Another reason for the decline of student-generated music is the shift toward live DJs and solo production (think: Apple’s GarageBand) and away from jam sessions and performing bands. That shift is something that musician Matt Bonner ’91 understands well. “The music scene when I was a student was like night and day from what it is now,” he says. “Twenty years ago, there were always three or four well-known bands on campus, meaning that on any given weekend at least one band was playing somewhere at Middlebury.”

An independent musician and producer of digital media (mattbonner.com), Bonner was a guitarist in Yukon Time, a rock-reggae hybrid band that played gigs on campus. “We were pretty good,” he says with a laugh, “at least in the context of being a party band.” And according to reports, they still are good. Bonner and his bandmates— Josh Sarkis ’91, Rodrigo Prudencio ’91, Barney Hodges ’91, and Andy Wiemeyer ’94—played last June during Reunion Weekend at 51 Main, the College’s off-campus performance space.

Bonner is collaborating with MMU to rekindle the live music scene at the College. “One thing that would be really cool would be a student-driven music label at Middlebury so people can write, record, produce, and mix their own stuff, and then get it out using digital distribution services. It would not be a ‘pretend’ label; it would be a real label with real people making high-quality music. Admittedly they’d have to be advised by, shall we say, certain alumni who happen to be in the music business. We just have to figure out how it will work and get the right equipment in the FIC recording studio, and then it could be really sustainable.”

The record label is a topic that gets the current leadership of MMU, Gadomski and Woodworth, very excited. “To have original music coming out of Middlebury would be good for musicians, good for our students, and good for outsiders looking at our college for the first time,” says Gadomski, whose rock band Thank God for Mississippi has attracted a following on campus.

“We have amazing students,” adds Woodworth, who, like Gadomski, plays electric guitar. “Look at the Solar Decathlon team and all that they accomplished: We don’t have programs in any of those things, and yet somehow we are competing with students who study engineering at the graduate level. We have kids capable of being part of the real-world playing field in any number of areas, and music could be one of those.”

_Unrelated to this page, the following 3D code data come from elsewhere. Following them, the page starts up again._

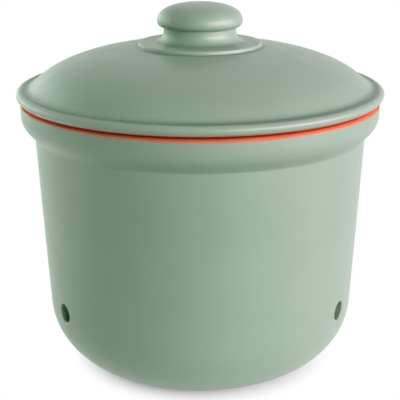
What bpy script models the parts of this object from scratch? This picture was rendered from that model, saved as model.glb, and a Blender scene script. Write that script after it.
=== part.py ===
"""A storage crock in glazed earthenware, with vents low in its wall and a loose domed lid.

Lengths are in metres, +Z is up, the origin is the middle of the underside and the front is towards -Y.
Both pieces are turned shapes. The crock has a thick collar round its mouth and stands on a flat foot ring.
The lid rests by a flat seat on the crock's rim. A skirt under it drops into the mouth and keeps it centred,
and its knob is hollow from below, as a cast knob is.
"""

import math

import bmesh
import bpy
from mathutils import Matrix, Vector

# Crock: outer shape
BODY_RADIUS = 0.1091
COLLAR_START_HEIGHT = 0.1582
WALL_TAPER = math.radians(3.04)
BASE_CORNER_RADIUS = 0.0457
FOOT_RING_INNER_RADIUS = 0.044
FOOT_RECESS_DEPTH = 0.0015
FOOT_EDGE_RADIUS = 0.0007

# Crock: collar and rim
COLLAR_OVERHANG = 0.0086
COLLAR_UNDERSIDE_SLOPE = math.radians(47)
COLLAR_ROUNDING = 0.013
COLLAR_CREASE_RADIUS = 0.002
COLLAR_HEIGHT = 0.0221
RIM_OUTER_EDGE_RADIUS = 0.0016
MOUTH_EDGE_RADIUS = 0.0025

# Crock: thickness of the clay
WALL_THICKNESS = 0.009
FLOOR_THICKNESS = 0.010

# Crock: vents
VENT_COUNT = 3
VENT_DIAMETER = 0.0125
VENT_HEIGHT = 0.048

# Lid: fit on the crock
SEAT_GAP = 0.0003
SKIRT_PLAY = 0.0015
LID_OVERHANG = 0.0020

# Lid: edge, dome and skirt
BEAD_RADIUS = 0.0049
BEAD_LIFT = 0.0006
BEAD_TOP_ANGLE = math.radians(110)
SEAT_WIDTH = 0.014
DOME_SETBACK = 0.007
DOME_RISE = 0.0365
VALLEY_SETBACK = 0.0027
VALLEY_RADIUS = 0.0015
LID_THICKNESS = 0.008
SKIRT_THICKNESS = 0.007
SKIRT_DEPTH = 0.011
SKIRT_EDGE_RADIUS = 0.0025
SKIRT_INNER_FILLET = 0.004

# Lid: disc and knob
DISC_RADIUS = 0.0404
DISC_RISE = 0.0031
DISC_EDGE_RADIUS = 0.0012
NECK_RADIUS = 0.0237
NECK_HEIGHT = 0.009
NECK_FLARE_RADIUS = 0.0045
KNOB_RADIUS = 0.0278
KNOB_UNDERSIDE_HEIGHT = 0.0037
KNOB_CROWN_HEIGHT = 0.0118
KNOB_SQUARENESS = 2.4
KNOB_WALL = 0.008
KNOB_BORE_EDGE_RADIUS = 0.004

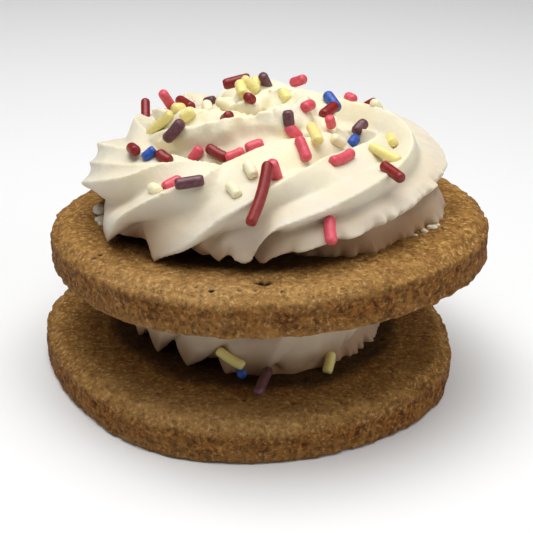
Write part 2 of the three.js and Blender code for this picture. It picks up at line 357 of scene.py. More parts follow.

Peter Hamlin ’73, the Christian A. Johnson Professor of Music, sees what MMU is doing in the context of a liberal arts education. He has been the adviser to the Musicians Guild/Music United since its founding in 2004. “Now it’s seven years later and we have Mike and Parker diving in,” he observes.  “It’s a thrill to watch them operate. One of President Liebowitz’s themes has been to allow students to use their own leadership and creativity and give them a measure of autonomy to follow through on the things they are passionate about. The MMU today is just a perfect example of that.”